UnNatural Language Inference
Recent investigations into the inner-workings of state-of-the-art large-scale pre-trained Transformer-based Natural Language Understanding (NLU) models indicate that they appear to understand human-like syntax, at least to some extent. We provide novel evidence that complicates this claim: we find that state-of-the-art Natural Language Inference (NLI) models assign the same labels to permuted examples as they do to the original, i.e. they are invariant to random word-order permutations. This behavior notably differs from that of humans; we struggle to understand the meaning of ungrammatical sentences. To measure the severity of this issue, we propose a suite of metrics and investigate which properties of particular permutations lead models to be word order invariant.

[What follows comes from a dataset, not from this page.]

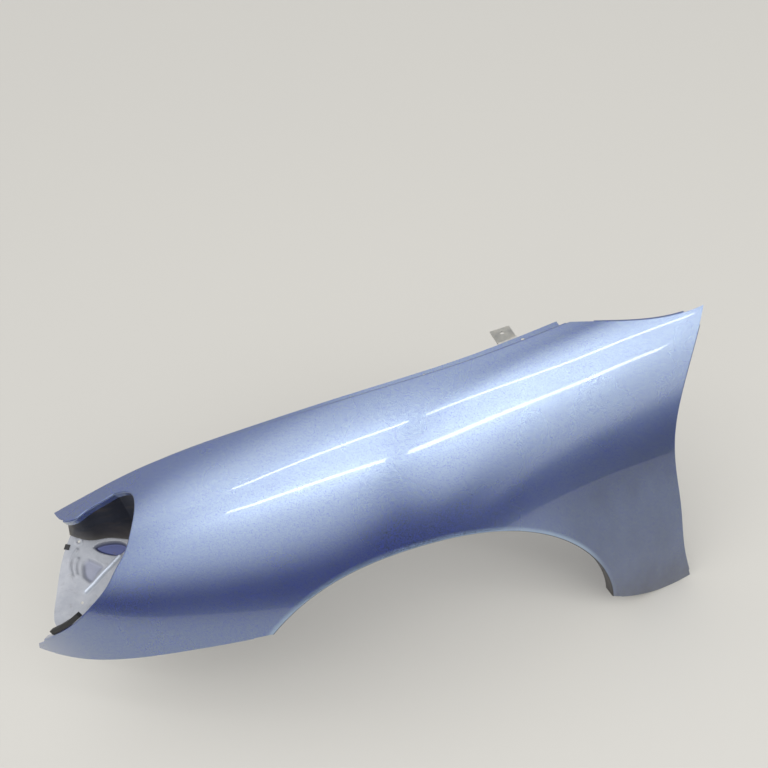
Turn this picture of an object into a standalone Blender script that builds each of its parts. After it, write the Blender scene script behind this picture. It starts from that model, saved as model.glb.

For example, in MNLI dataset we find almost all (98.7%) examples contain at least one permutation which elicits the gold label. Models are even able to assign gold labels to permutations that they originally failed to predict correctly. We provide a comprehensive empirical evaluation of this phenomenon, and further show that this issue exists in pre-Transformer RNN / ConvNet based encoders, as well as across multiple languages (English and Chinese). Our code and data are available at https://github.com/facebookresearch/unlu.
- July 3, 2021 : We are honored to be awarded Outstanding Paper Award in ACL-IJCNLP 2021!